I want to change my FASTA headers (in file named VT.fasta) to reflect taxonomic information. Right now they have accession information only, like this:
gb|AJ854100_VTX00001
AGCAGCCGCGGTAATTCCAGCTCCAATAGCGTAGGCGAGCGACTGCCG
gb|AF202299_VTX00002
GTAACGGGGAATTAGGGTTCCAATCCCGACACGGGGAGGTAGTGACAAT
I want the headers to include taxonomic information (Genus species) as well. This information is stored in a separate comma delineated csv file (VTtaxonomy.csv) like this:
GenBank code,VT,DNA,Class,Order,Family,Genus,Species
AJ854100,VTX00001,AGCAGCCGCGGTAATTCCAGCTCCAATAGCGTAGGCGAGCGACTGCCG,Paraglomeromycetes,Paraglomerales,Paraglomeraceae,Paraglomus,sp.
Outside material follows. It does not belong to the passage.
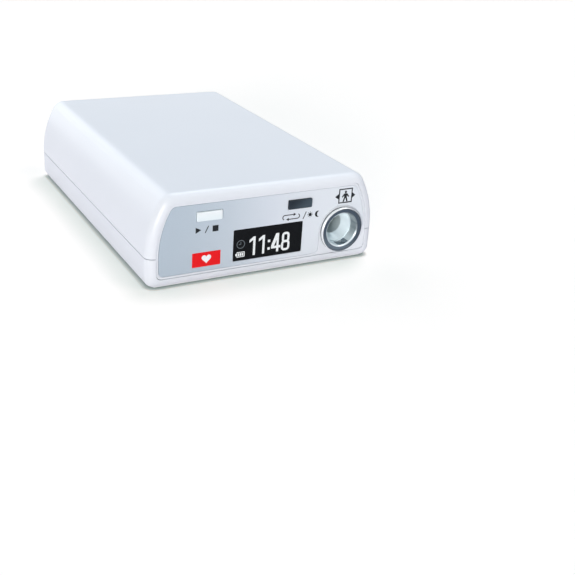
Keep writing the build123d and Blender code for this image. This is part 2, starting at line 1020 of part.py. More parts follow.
def pump_crank():
    hub = along_pump(crank_radius, (crank_left, crank_right))
    hub -= along_pump(shaft_radius + screw_gap, (crank_left, crank_right - crank_cap))
    pin = (crank_right, crank_right + crank_pin_length)
    return hub + rod(crank_pin_radius, pin, pump_y, pump_z + crank_throw)


def pump_housing():
    body = along_pump(pump_radius, (can_right, housing_right))
    body -= along_pump(pump_radius - housing_wall, (can_right + housing_end, housing_right))
    body -= along_pump(bush_radius + crank_gap, (can_right, can_right + housing_end))
    return without_screw_holes(body, (housing_right - pump_screw_bite - part_gap, housing_right))


def pump_wobble_plate():
    right = housing_right - cup_length
    hole = crank_throw + crank_pin_radius + wobble_gap
    return tube(wobble_radius, hole, (right - wobble_thickness, right), pump_y, pump_z)


def pump_diaphragm():
    sheet = along_pump(pump_radius, (housing_right, diaphragm_right))
    cup_left = housing_right - cup_length
    for y, z in cup_places:
        sheet += rod(cup_radius, (cup_left, housing_right), y, z)
    for y, z in cup_places:
        sheet -= rod(cup_radius - cup_wall, (cup_left + cup_wall, diaphragm_right), y, z)
    return without_screw_holes(sheet, (housing_right, diaphragm_right))


def pump_valve_plate():
    x = (diaphragm_right, valve_plate_right)
    plate = along_pump(pump_radius, x)
    for y, z in cup_places:
        plate -= rod(port_radius, x, y, z)
    return without_screw_holes(plate, x)


def pump_head():
    head = along_pump(pump_radius, (valve_plate_right, head_right))
    head -= along_pump(pump_radius - head_rim, (valve_plate_right, head_right - head_end))
    head += along_pump(nipple_radius, (head_right, pump_nipple_end))
    head -= along_pump(nipple_bore, (head_right - head_end, pump_nipple_end))
    return without_screw_holes(head, (valve_plate_right, head_right))


def pump_screws():
    screws = []
    for y, z in pump_screw_places:
        screw = rod(pump_screw_radius, (housing_right - pump_screw_bite, head_right), y, z)
        screw += rod(pump_screw_head, (head_right, head_right + pump_screw_head_height), y, z)
        screws.append(screw)
    return Compound(children=screws)


def pump_bands():
    bore = pump_radius + screw_gap
    outer = pump_radius + band_thickness
    return Compound(
        children=[tube(outer, bore, (x, x + band_width), pump_y, pump_z) for x in band_places]
    )


# Exhaust valve


def along_valve(radius, y):
    return rod(radius, valve_x, y, valve_z)


def valve_block(half, y):
    return block((valve_x - half, valve_x + half), y, (valve_z - half, valve_z + half))


yoke_front = valve_core_front + yoke_thickness
yoke_back = valve_back - yoke_thickness


def valve_nozzle():
    nozzle_front = valve_front - nipple_length
    tip_end = valve_core_front + valve_tip
    cap = valve_block(valve_size / 2, (valve_front, valve_core_front))
    cap += along_valve(nipple_radius, (nozzle_front, valve_front))
    cap += along_valve(valve_tip_radius, (valve_core_front, tip_end))
    return cap - along_valve(nipple_bore, (nozzle_front, tip_end))


def valve_yoke():
    half = valve_size / 2
    inside = half - yoke_thickness
    frame = valve_block(half, (valve_core_front, valve_back))
    frame -= block(
        (valve_x - half, valve_x + half), (yoke_front, yoke_back), (valve_z - inside, valve_z + inside)
    )
    return frame - along_valve(core_radius + bobbin_wall + fit_gap, (valve_core_front, yoke_front))


def valve_bobbin():
    flange = valve_size / 2 - yoke_thickness - fit_gap
    body = along_valve(core_radius + bobbin_wall, (valve_core_front, yoke_back))
    body += along_valve(flange, (yoke_front, yoke_front + bobbin_flange))
    body += along_valve(flange, (yoke_back - bobbin_flange, yoke_back))
    return body - along_valve(core_radius + running_gap, (valve_core_front, yoke_back))


def valve_winding():
    outer = valve_size / 2 - yoke_thickness - fit_gap - winding_gap
    y = (yoke_front + bobbin_flange, yoke_back - bobbin_flange)
    return tube(outer, core_radius + bobbin_wall, valve_x, y, valve_z)


def valve_plunger():
    start = valve_core_front + valve_tip + core_stroke + touch_gap
    return along_valve(core_radius, (start, yoke_back - core_rear_gap))


# Boards and what is on them


def main_board():
    board = block(
        (-main_board_half, main_board_half), (main_board_front, main_board_rear), (main_board_z, board_top)
    )
    for x, y in post_places:
        board -= rod(boss_radius + part_gap, x, y, (main_board_z, board_top))
    for x, y in board_screw_places:
        board -= rod(board_screw_radius + screw_gap, x, y, (main_board_z, board_top))
    return board


def board_screws():
    screws = []
    for x, y in board_screw_places:
        screw = rod(board_screw_head_radius, x, y, (main_board_z - board_screw_head_height, main_board_z))
        screws.append(screw + rod(board_screw_radius, x, y, (main_board_z, board_screw_end)))
    return Compound(children=screws)


def board_chips():
    packages = []
    for x, behind_pump, width, length, height in chips:
        y = pump_y + behind_pump
        sides = (x - width / 2, x + width / 2), (y - length / 2, y + length / 2)
        packages.append(block(*sides, (board_top, board_top + height)))
    return Compound(children=packages)


def board_header():
    middle = socket_x - header_to_socket
    return block(
        (middle - header_width / 2, middle + header_width / 2),
        (front_board_back, front_board_back + header_depth),
        (main_board_z - header_height, main_board_z),
    )


backup_x = backup_from_edge - main_board_half
backup_y = tray_front - backup_from_tray
backup_low = main_board_z - backup_height


def backup_holder():
    cup = block(
        (backup_x - backup_width / 2, backup_x + backup_width / 2),
        (backup_y - backup_length / 2, backup_y + backup_length / 2),
        (backup_low, main_board_z),
    )
    well = (backup_low, backup_low + backup_cell_thickness + 2 * fit_gap)
    return cup - rod(backup_cell_radius + fit_gap, backup_x, backup_y, well)


def backup_cell():
    low = backup_low + fit_gap
    return rod(backup_cell_radius, backup_x, backup_y, (low, low + backup_cell_thickness))


def buzzer():
    y = tray_front - buzzer_from_tray
    low = main_board_z - buzzer_height
    can = rod(buzzer_radius, buzzer_x, y, (low, main_board_z))
    return can - rod(buzzer_hole, buzzer_x, y, (low, low + buzzer_wall))


def usb_socket():
    rise = usb_z + usb_height / 2 - seam_height
    wall_x = half_width - side_arc_radius + sqrt((side_arc_radius - flap_thickness) ** 2 - rise**2)
    right = wall_x - flap_gap - usb_reach
    x = (right - usb_depth, right)
    half_length = usb_width / 2
    low = usb_z - usb_height / 2
    body = block(x, (usb_y - half_length, usb_y + half_length), (low, low + usb_height))
    half_length -= usb_shell
    inside = (low + usb_shell, low + usb_height - usb_shell)
    body -= block(x, (usb_y - half_length, usb_y + half_length), inside)
    body += block((x[0], x[0] + usb_shell), (usb_y - half_length, usb_y + half_length), inside)
    half_tongue = usb_tongue_width / 2
    tongue = (usb_z, usb_z + usb_tongue_thickness)
    return body + block((x[0], x[1] - usb_reach), (usb_y - half_tongue, usb_y + half_tongue), tongue)


def usb_flap():
    flap = flap_layer(flap_thickness, 0) + hinge_rod(hinge_radius, 0)
    return flap + hinge_rod(hinge_pin_radius, hinge_pin_length)


# Cells


def battery_tray():
    outer = tray_half + tray_wall
    tray = block((-outer, outer), (tray_front, tray_back), (tray_low, tray_roof + tray_wall))
    tray -= block((-tray_half, tray_half), (cover_front, tray_back - tray_wall), (tray_low, tray_roof))
    return tray & prism(section_at(wall + fit_gap), front, back)


def cell(y, side):
    """A cell along X with its positive nub towards side."""
    nub_end = side * (tray_half - plate_reach - touch_gap)
    shoulder = nub_end - side * nub_length
    tail = shoulder - side * cell_length
    can = rod(cell_radius, span(shoulder, tail), y, cell_z)
    can = fillet(can.edges().filter_by(GeomType.CIRCLE), cell_edge)
    return can + rod(nub_radius, span(shoulder, nub_end), y, cell_z)


def front_cell():
    return cell(*cell_rows[0])


def rear_cell():
    return cell(*cell_rows[1])


def contact_plate(x, y):
    half = contact_size / 2
    return block(x, (y - half, y + half), (cell_z - half, cell_z + half))


def contact_plates():
    plates = []
    for y, side in cell_rows:
        wall_x = side * tray_half
        plate = contact_plate(span(wall_x - side * contact_thickness, wall_x), y)
        plates.append(plate + rod(dimple_radius, span(wall_x - side * plate_reach, wall_x), y, cell_z))
    return Compound(children=plates)


def contact_springs():
    springs = []
    reach = spring_space - contact_thickness - 2 * spring_wire - touch_gap
    path = Helix(pitch=reach / spring_turns, height=reach, radius=spring_radius)
    wire = sweep(Plane(origin=path @ 0, z_dir=path % 0) * Circle(spring_wire), path=path)
    for y, side in cell_rows:
        wall_x = -side * tray_half
        plate = contact_plate(span(wall_x, wall_x + side * contact_thickness), y)
        start = wall_x + side * (contact_thickness + spring_wire / 2)
        springs.append(plate + Pos(start, y, cell_z) * Rot(0, 90 * side, 0) * wire)
    return Compound(children=springs)


def grip_recess():
    """The shallow recess under the cover, with ribs left standing in it."""
    middle = back - grip_from_back
    half = grip_width / 2
    recess = block((-half, half), (middle - grip_length / 2, middle + grip_length / 2), (0, grip_depth))
    pitch = grip_length / grip_ribs
    for i in range(grip_ribs):
        y = middle - grip_length / 2 + (i + 0.5) * pitch - grip_rib_width / 2
        recess -= block((-half, half), (y, y + grip_rib_width), (grip_rib_sink, grip_depth))
    return recess


def battery_cover():
    plate = shell & below_seam & cover_zone(cover_half - cover_gap, cover_front, lower_top)
    for side in (-1, 1):
        x = span(side * (cover_half - over), side * (cover_half + tongue_width))
        plate += block(x, (cover_front, back - tongue_end), (tongue_low, tongue_high))
    return plate - grip_recess()


parts = [
    upper_case,
    lower_case,
    rating_label,
    case_screws,
    front_panel,
    panel_overlay,
    display_window,
    oled_module,
    oled_holder,
    display_flex,
    start_button,
    auto_button,
    start_plunger,
    auto_plunger,
    tact_switches,
    front_board,
    main_board,
    board_screws,
    board_chips,
    board_header,
    backup_holder,
    backup_cell,
    buzzer,
    usb_socket,
    usb_flap,
    pressure_sensors,
    socket_bezel,
    air_socket,
    socket_seal,
    socket_nut,
    socket_hose,
    pump_hose,
    valve_hose,
    sensor_hoses,
    air_manifold,
    motor_can,
    motor_endcap,
    motor_bushes,
    motor_magnets,
    motor_shaft,
    motor_armature,
    pump_crank,
    pump_housing,
    pump_wobble_plate,
    pump_diaphragm,
    pump_valve_plate,
    pump_head,
    pump_screws,
    pump_bands,
    valve_nozzle,
    valve_yoke,
    valve_bobbin,
    valve_winding,
    valve_plunger,
    battery_tray,
    battery_cover,
    front_cell,
    rear_cell,
    contact_plates,
    contact_springs,
]

os.makedirs("parts", exist_ok=True)
for part in parts:
    export_step(part(), f"parts/{part.__name__}.step")
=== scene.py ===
# %% [markdown]
# This file dresses a worn blood pressure recorder. The real one is a flat white box with a grey front
# panel. The construction comes as a finished frame of solids, and here it gets its finishes, its printed
# marks and the fine work on its boards. Each step has a few sentences like these, and then a short cell of
# code.

# %% Load the frame
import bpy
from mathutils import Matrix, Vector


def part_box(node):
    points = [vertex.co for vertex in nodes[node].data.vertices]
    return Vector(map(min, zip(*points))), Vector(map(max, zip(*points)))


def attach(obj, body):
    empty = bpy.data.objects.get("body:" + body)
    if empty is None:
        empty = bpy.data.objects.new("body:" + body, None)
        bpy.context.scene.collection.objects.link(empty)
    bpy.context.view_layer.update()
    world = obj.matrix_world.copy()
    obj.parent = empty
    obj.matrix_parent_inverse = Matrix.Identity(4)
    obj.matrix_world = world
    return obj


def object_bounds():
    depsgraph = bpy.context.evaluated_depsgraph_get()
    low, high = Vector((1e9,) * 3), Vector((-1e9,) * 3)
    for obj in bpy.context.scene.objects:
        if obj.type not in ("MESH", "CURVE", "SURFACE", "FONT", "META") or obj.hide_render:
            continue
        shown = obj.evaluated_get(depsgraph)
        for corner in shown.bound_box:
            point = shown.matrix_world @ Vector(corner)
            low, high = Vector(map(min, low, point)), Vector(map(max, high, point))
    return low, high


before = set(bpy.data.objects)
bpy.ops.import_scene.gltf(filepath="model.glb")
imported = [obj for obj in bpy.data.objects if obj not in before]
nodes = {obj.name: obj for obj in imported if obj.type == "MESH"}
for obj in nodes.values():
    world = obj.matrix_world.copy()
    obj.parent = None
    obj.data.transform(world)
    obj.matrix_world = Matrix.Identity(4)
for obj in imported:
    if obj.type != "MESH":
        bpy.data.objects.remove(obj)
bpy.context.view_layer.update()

from math import atan2, cos, pi, radians, sin, sqrt

import bmesh
import bpy
from mathutils import Matrix, Vector

mm = 0.001


def corners(name):
    """The lowest and the highest corner of a solid, in millimetres."""
    return [Vector(corner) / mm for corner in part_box(name)]


def middle(name):
    """The middle of a solid's box, in millimetres."""
    low, high = corners(name)
    return (low + high) / 2


# %% [markdown]
# The photograph was taken from the front, a little from the left and from above, with the camera slightly
# tilted. A camera can be aimed with a Track To constraint, but a roll is easier to give with the camera's
# own axes. So the three axes are worked out from three angles. The focal length is kept in pixels of the
# photograph's frame.

# %% Camera
picture_width, focal_pixels = 575, 917.18
camera_place = Vector((-105.96, -239.62, 100.27)) * mm
azimuth, elevation, roll = radians(-30.39), radians(25.35), radians(4.07)


def linked(name, data):
    """A new object in the scene."""
    piece = bpy.data.objects.new(name, data)
    bpy.context.scene.collection.objects.link(piece)
    return piece


forward = -Vector((sin(azimuth) * cos(elevation), -cos(azimuth) * cos(elevation), sin(elevation)))
level = forward.cross(Vector((0, 0, 1))).normalized()
upright = level.cross(forward)
rightward = cos(roll) * level + sin(roll) * upright
upward = cos(roll) * upright - sin(roll) * level

camera = linked("camera", bpy.data.cameras.new("camera"))
camera.data.sensor_width = 36
camera.data.lens = camera.data.sensor_width * focal_pixels / picture_width
camera.data.clip_start = 0.01
camera_axes = Matrix((rightward, upward, -forward)).transposed().to_4x4()
camera.matrix_world = Matrix.Translation(camera_place) @ camera_axes
bpy.context.scene.camera = camera
bpy.context.scene.view_settings.view_transform = "Standard"
print(f"lens {camera.data.lens:.1f} mm, {camera_place.length:.3f} m from the middle of the footprint")

# %% [markdown]
# A finish is a small graph of nodes. Drawing it by hand is slow to read, so one class wraps an output of a
# node, and sums and products of such wires add the Math nodes that work them out. Every other node comes
# from one method.

# %% Wires between nodes
def operators(operation):
    """Two methods that add a Math node, one for a wire before the sign and one for a wire after it."""
    return (
        lambda wire, other: wire.math(operation, other),
        lambda wire, other: wire.node("ShaderNodeMath", {0: other, 1: wire}, operation=operation),
    )


def axis(place, letter):
    """One coordinate of a place."""
    return place.node("ShaderNodeSeparateXYZ", {0: place}, letter)


def set_stops(ramp, stops):
    """Gives a colour ramp its stops, each a place from 0 to 1 and a colour."""
    while len(ramp.elements) < len(stops):
        ramp.elements.new(0.5)
    for element, (place, tone) in zip(ramp.elements, stops):
        element.position = place
        element.color = tone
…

AF202299,VTX00002,GTAACGGGGAATTAGGGTTCCAATCCCGACACGGGGAGGTAGTGACAAT,Paraglomeromycetes,Paraglomerales,Paraglomeraceae,Paraglomus,sp.
The fasta file and csv file are in the exact same order and there are 352 total header IDs that need to have the taxonomic information added on. I want the new fasta file (NewVT.fasta) to look like this:
gb|AJ854100_VTX00001| Paraglomus sp.
AGCAGCCGCGGTAATTCCAGCTCCAATAGCGTAGGCGAGCGACTGCCG
gb|AF202299_VTX00002| Paraglomus sp.
GTAACGGGGAATTAGGGTTCCAATCCCGACACGGGGAGGTAGTGACAAT
I’m using Linux. This is probably a simple bash command (I hope!) but I just can’t figure it out. Thank you for your help!
Any Perl solutions perhaps?